There Are 19 Types Of Smile But Only 6 Are For Happiness.
Which is a real smile in the two portraits above?
The “science of smiling” was initiated by Charles Darwin. He noticed that the cause, consequences and manifestations of smiling is universal, whereas many other nonverbal of body language behaviours (like gestures or touch) differ between cultures and are, therefore, probably learnt. Babies born blind smile like sighted infants. We begin smiling at five weeks: babies learn that crying gets attention of adults, but smiling keeps it. Darwin also observed that smiling and laughter often occurred together, and therefore, had similar origins. Happiness, he thought, was similar to amusement. We are “prewired” to connect with others via this system. However there maybe cultural differences in rules of smiling. For instance, it has been demonstrated that in America, people smile more in the south than the north. Many east Asians cover their mouth when smiling.

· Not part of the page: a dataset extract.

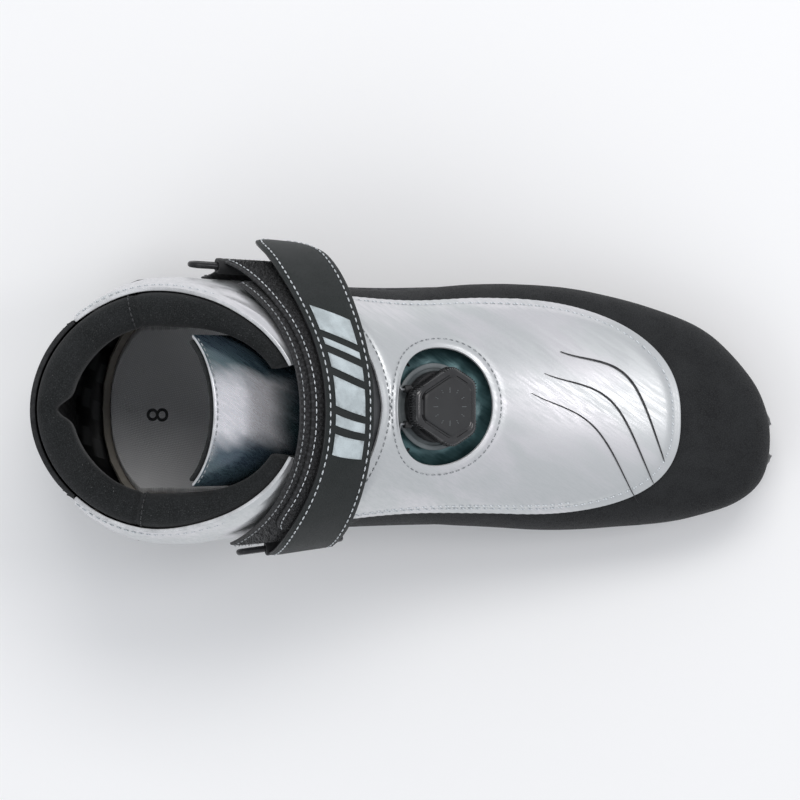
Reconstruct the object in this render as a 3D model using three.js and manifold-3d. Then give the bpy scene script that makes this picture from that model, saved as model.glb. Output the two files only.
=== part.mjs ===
import * as THREE from "three";
import { mergeVertices } from "three/addons/utils/BufferGeometryUtils.js";
import Module from "manifold-3d";

// Cross country race boot, left foot. Millimetres, +Z up, toe toward +X, big toe side toward -Y.
// The upper is a stack of thin layers that all follow one shoe last, so each layer is a patch of the
// last's skin between two offsets: skin(u, v, offset), u from the toe to the collar, v round the foot.

const wasm = await Module();
wasm.setup();
const { lerp, clamp, smoothstep, degToRad } = THREE.MathUtils;

// ---- overall sizes ----
const BOOT_LENGTH = 294;
const BALL_WIDTH = 99;
const COLLAR_HEIGHT = 146;

// ---- layers of the upper, as offsets from the outer face of the leather ----
const LEATHER = 1.6;
const LAYER_GAP = 0.7;
const STIFFENER = 1.2;
const LINING = 1.0;
const COVER = 1.2;
const UNDERLAY = 1.0;
const SHELL_THICKNESS = 2.0;
const BOARD = 1.8;
const FOOTBED = 3.2;

// ---- collar and tongue ----
const COLLAR_FOAM = 13.5;
const COLLAR_FOAM_FRONT = 6.5;
const COLLAR_FOAM_LOW = 2.6;
const TONGUE_ANGLE = 1.06;
const TONGUE_PLAY = 2.7;
const TONGUE_LEATHER = 1.3;
const TONGUE_FOAM = 5.2;
const SOFT_GAP = 0.6;

// ---- strap, rings and anchors ----
const STRAP_WIDTH = 27;
const PAD_WIDTH = 31;
const STRAP_THICKNESS = 1.2;
const HOOK_THICKNESS = 0.6;
const STRAP_GAP = 0.4;
const RING_WIRE = 1.25;
const RING_STRAIGHT = 34;
const RING_SHIFT = 3;
const RING_BARS_APART = 6.6;
const RING_PLAY = 0.35;

// ---- dial and lace ----
const KNOB_RADIUS = 15.2;
const HOUSING_RADIUS = 14;
const DIAL_TRAVEL = 2.2;
const DIAL_GAP = 0.3;
const LACE_RADIUS = 0.6;
const GUIDE_WALL = 0.9;

// ---- sole ----
const TREAD = 3;
const GROOVE_WIDTH = 9;
const GROOVE_OFFSET = 12;
const GROOVE_DEPTH = 1.8;
const BAR_RADIUS = 2;
const BAR_LENGTH = 44;
const BAR_PLAY = 0.2;
const POCKET_WIDTH = 34;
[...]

Our sensory system first collects the information prior to a smile, and this emotional data is communicated to the brain, exciting the left anterior temporal region in particular, which then activates the surface of the face, where the zygomatic major, which resides in the cheek, tugs the lips upward, and the orbicularis oculi, which encircles the eye socket, squeezes the outside corners into the shape of a crow’s foot. The entire event typically lasting from two-thirds of a second to four seconds — and those who witness it often respond by mirroring the action, and smiling back. Other muscles can simulate a smile, but only the peculiar tango of the zygomatic major and the orbicularis oculi produces a genuine expression of positive emotion. Psychologists call this the “Duchenne smile,” after the French anatomist Guillaume Duchenne, and most consider it the sole indicator of true enjoyment.
NOTE: The left portrait illustrates the real smile.